Poets in Their Youth

Recently reissued: Eileen Simpson’s 1982 Poets in Their Youth: A Memoir (Random House), a wonderful recollection of poets John Berryman, Randall Jarrell, Robert Lowell, Delmore Schwartz and others in their circle (R. P. Blackmur, Jean Stafford, and more).

(On the cover: a young Berryman, Stafford, and Lowell in Damariscotta Mills ME.)

The occasion of the reissue was Berryman’s centenary. About Berryman, from Wikipedia:

John Allyn Berryman (October 25, 1914 – January 7, 1972) was an American poet and scholar, born in McAlester, Oklahoma. He was a major figure in American poetry in the second half of the 20th century and was considered a key figure in the Confessional school of poetry. His best-known work is The Dream Songs.

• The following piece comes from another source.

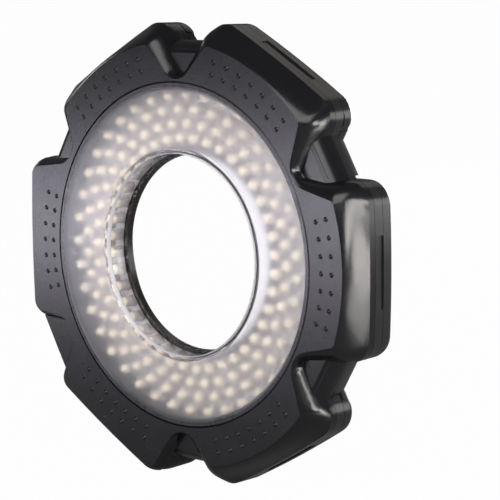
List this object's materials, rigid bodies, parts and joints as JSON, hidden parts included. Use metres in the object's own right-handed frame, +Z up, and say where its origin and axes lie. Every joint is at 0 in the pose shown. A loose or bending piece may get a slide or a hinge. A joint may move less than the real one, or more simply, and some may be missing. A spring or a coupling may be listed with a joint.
{
  "type": "macro ring light",
  "caption": "Battery ring light for close-up photography: lobed housing round a lens opening, LED ring behind a clear diffuser, hinged battery doors and a dimmer pod.",
  "frame": {"origin": "centre of the lens opening, on the face that the lens adapter seats on", "axes": "+Y along the lens axis towards the camera, so the light faces -Y; +Z up, with one battery lobe along +X"},
  "size_m": [0.1934, 0.0265, 0.196],
  "materials": {
    "front_plastic": "satin black moulding",
    "rear_plastic": "glossier black moulding",
    "door_plastic": "glossier black moulding",
    "clear_plastic": "slightly frosted clear plastic",
    "bezel_plastic": "satin dark grey",
    "collar_plastic": "matte black",
    "board_white": "pale solder mask",
    "board_green": "green solder mask",
    "led_clear": "clear warm white resin",
    "copper_wire": "enamelled copper",
    "capacitor_can": "bare can",
    "chip_black": "moulded package",
    "contact_steel": "nickel plated",
    "pin_steel": "bright",
    "screw_black": "blackened",
    "screw_steel": "zinc plated",
    "cell_sleeve": "plain blue-black sleeve",
    "control_plastic": "matte black",
    "component_plastic": "moulded black"
  },
  "bodies": {
    "housing": {"battery_1": "cell_sleeve", "battery_2": "cell_sleeve", "battery_3": "cell_sleeve", "battery_4": "cell_sleeve", "battery_5": "cell_sleeve", "battery_6": "cell_sleeve", "bezel_ring": "bezel_plastic", "board_screws": "screw_steel", "case_screws": "screw_black", "contact_plates": "contact_steel", "contact_springs": "contact_steel", "control_board": "board_green", "diffuser": "clear_plastic", "dimmer_potentiometer": "component_plastic", "driver_board": "board_green", "driver_capacitor": "capacitor_can", "driver_chip": "chip_black", "driver_coil": "copper_wire", "front_cover": "front_plastic", "hinge_pins": "pin_steel", "led_board": "board_white", "led_ring_1": "led_clear", "led_ring_2": "led_clear", "led_ring_3": "led_clear", "led_ring_4": "led_clear", "lens_collar": "collar_plastic", "power_socket": "component_plastic", "power_switch_body": "component_plastic", "rear_cover": "rear_plastic"},
    "dimmer": {"dimmer_wheel": "control_plastic"},
    "power_slide": {"power_switch_knob": "control_plastic"},
    "door_1": {"battery_door_1": "door_plastic"},
    "door_2": {"battery_door_2": "door_plastic"},
    "door_3": {"battery_door_3": "door_plastic"},
    "door_4": {"battery_door_4": "door_plastic"},
    "door_5": {"battery_door_5": "door_plastic"},
    "door_6": {"battery_door_6": "door_plastic"}
  },
  "joints": [
    {"name": "door_1_hinge", "type": "hinge", "parent": "housing", "child": "door_1", "pos_m": [0.0822, 0.0044, -0.0346], "axis": [-1, 0, 0], "range_deg": [0, 100]},
    {"name": "door_2_hinge", "type": "hinge", "parent": "housing", "child": "door_2", "pos_m": [0.07106, 0.0044, 0.05389], "axis": [-0.5, 0, -0.866], "range_deg": [0, 100]},
    {"name": "door_3_hinge", "type": "hinge", "parent": "housing", "child": "door_3", "pos_m": [-0.01114, 0.0044, 0.08849], "axis": [0.5, 0, -0.866], "range_deg": [0, 100]},
    {"name": "door_4_hinge", "type": "hinge", "parent": "housing", "child": "door_4", "pos_m": [-0.0822, 0.0044, 0.0346], "axis": [1, 0, 0], "range_deg": [0, 100]},
    {"name": "door_5_hinge", "type": "hinge", "parent": "housing", "child": "door_5", "pos_m": [-0.07106, 0.0044, -0.05389], "axis": [0.5, 0, 0.866], "range_deg": [0, 100]},
    {"name": "door_6_hinge", "type": "hinge", "parent": "housing", "child": "door_6", "pos_m": [0.01114, 0.0044, -0.08849], "axis": [-0.5, 0, 0.866], "range_deg": [0, 100]},
    {"name": "dimmer_turn", "type": "hinge", "parent": "housing", "child": "dimmer", "pos_m": [-0.08133, -0.0104, -0.04234], "axis": [0, 1, 0], "range_deg": [0, 270]},
    {"name": "power_slide_travel", "type": "slide", "parent": "housing", "child": "power_slide", "axis": [0.5, 0, -0.866], "range_m": [0, 0.003]}
  ]
}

… Berryman was married three times. And according to the editors of The Norton Anthology of Modern Poetry, he lived turbulently… Berryman [abused alcohol and struggled with depression] throughout much of his adult life, and on the morning of January 7, 1972, he killed himself by jumping from the Washington Avenue Bridge in Minneapolis, Minnesota, onto the west bank of the Mississippi River.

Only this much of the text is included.